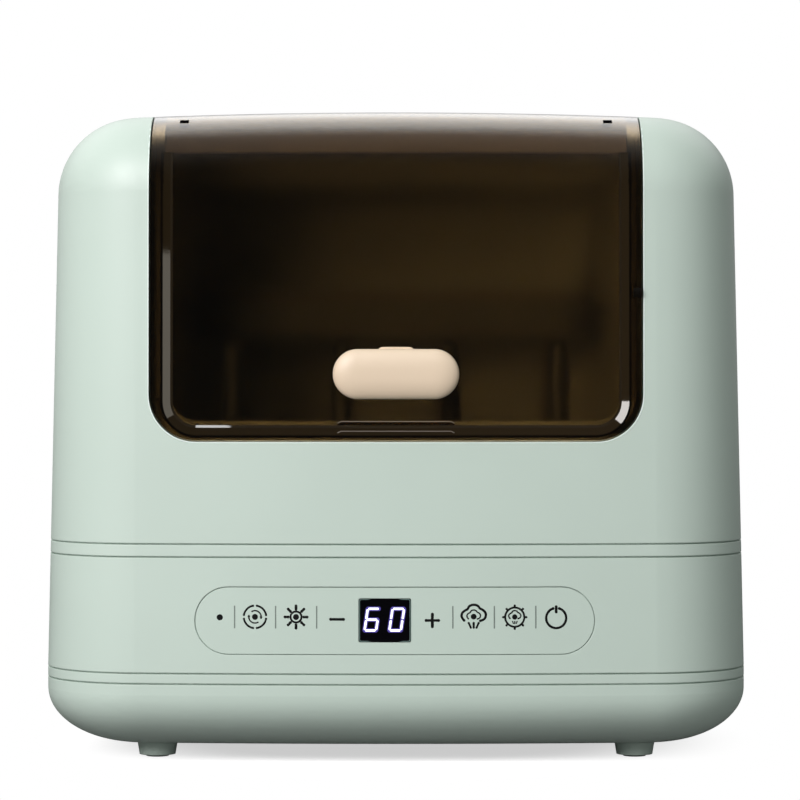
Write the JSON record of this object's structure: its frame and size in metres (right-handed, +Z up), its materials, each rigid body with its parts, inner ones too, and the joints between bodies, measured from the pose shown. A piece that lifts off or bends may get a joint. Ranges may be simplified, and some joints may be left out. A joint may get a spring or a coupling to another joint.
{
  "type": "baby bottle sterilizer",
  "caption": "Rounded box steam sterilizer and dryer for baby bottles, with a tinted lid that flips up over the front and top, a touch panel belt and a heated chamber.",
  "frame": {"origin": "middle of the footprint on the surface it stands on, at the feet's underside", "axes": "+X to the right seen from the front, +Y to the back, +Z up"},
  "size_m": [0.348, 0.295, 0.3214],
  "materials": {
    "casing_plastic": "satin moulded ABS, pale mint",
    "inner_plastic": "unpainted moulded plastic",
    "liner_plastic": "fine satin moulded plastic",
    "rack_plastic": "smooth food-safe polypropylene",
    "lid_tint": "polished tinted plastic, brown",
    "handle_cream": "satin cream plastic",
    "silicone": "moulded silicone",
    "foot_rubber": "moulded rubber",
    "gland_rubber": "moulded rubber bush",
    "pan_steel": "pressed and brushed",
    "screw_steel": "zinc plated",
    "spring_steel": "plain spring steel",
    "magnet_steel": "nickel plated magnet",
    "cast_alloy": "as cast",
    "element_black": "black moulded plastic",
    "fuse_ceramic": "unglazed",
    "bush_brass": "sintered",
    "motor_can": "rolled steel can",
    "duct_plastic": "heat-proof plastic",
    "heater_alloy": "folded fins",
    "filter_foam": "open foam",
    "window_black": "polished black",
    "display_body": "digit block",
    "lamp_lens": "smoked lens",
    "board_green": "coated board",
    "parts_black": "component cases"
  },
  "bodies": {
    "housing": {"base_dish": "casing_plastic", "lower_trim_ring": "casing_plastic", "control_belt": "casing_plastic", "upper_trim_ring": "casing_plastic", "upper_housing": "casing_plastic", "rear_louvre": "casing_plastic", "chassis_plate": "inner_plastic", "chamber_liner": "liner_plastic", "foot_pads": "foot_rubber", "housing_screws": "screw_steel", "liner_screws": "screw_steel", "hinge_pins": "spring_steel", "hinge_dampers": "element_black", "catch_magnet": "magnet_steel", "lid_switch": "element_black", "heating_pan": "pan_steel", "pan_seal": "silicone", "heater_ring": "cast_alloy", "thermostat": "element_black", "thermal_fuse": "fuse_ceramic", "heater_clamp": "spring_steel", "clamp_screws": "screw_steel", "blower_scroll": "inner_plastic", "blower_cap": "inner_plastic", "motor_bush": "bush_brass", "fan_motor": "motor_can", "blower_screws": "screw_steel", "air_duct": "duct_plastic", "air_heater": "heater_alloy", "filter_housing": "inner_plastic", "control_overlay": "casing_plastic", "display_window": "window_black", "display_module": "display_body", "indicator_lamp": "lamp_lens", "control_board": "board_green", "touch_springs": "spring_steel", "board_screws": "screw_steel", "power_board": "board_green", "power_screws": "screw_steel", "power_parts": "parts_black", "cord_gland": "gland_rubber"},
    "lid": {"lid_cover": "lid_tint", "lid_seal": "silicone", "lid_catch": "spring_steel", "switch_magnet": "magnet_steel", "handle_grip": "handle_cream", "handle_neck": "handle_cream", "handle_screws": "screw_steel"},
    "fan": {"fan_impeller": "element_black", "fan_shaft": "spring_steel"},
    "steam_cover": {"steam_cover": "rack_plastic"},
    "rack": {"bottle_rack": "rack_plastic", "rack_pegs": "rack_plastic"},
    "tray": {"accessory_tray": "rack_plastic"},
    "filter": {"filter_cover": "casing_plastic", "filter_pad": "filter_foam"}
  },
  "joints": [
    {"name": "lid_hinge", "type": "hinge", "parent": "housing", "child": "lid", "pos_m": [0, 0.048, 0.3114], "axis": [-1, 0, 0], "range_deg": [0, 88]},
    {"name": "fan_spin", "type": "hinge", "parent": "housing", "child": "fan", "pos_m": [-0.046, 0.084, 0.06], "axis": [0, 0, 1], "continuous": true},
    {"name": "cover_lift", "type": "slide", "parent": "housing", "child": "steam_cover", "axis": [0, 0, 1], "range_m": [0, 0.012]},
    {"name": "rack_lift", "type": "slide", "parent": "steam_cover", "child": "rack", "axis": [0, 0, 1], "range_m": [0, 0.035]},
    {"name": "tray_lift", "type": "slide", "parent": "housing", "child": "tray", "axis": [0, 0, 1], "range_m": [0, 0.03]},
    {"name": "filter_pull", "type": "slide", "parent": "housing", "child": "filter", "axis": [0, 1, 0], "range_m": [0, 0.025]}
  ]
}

...

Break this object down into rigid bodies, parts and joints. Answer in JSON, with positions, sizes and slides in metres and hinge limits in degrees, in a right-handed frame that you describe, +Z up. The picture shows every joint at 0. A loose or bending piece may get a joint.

...

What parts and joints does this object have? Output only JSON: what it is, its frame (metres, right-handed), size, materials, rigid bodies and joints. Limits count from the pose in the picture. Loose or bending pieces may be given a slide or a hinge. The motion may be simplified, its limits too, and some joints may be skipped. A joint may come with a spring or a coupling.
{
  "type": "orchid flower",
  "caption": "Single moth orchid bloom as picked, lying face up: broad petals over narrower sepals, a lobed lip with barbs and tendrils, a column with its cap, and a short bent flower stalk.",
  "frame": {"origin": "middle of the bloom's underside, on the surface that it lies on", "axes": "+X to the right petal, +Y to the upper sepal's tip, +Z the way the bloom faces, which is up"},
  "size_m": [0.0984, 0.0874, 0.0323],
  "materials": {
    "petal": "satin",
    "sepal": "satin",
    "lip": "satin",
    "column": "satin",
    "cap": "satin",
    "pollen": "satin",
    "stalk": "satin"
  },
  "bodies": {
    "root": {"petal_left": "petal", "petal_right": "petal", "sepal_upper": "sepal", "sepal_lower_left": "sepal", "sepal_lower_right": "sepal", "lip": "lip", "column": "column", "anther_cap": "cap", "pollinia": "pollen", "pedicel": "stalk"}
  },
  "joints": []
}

__What you will do__
Looking at the records above, report how many lines contain the word "pose". Answer with the number only.

__Output of the exercise__
2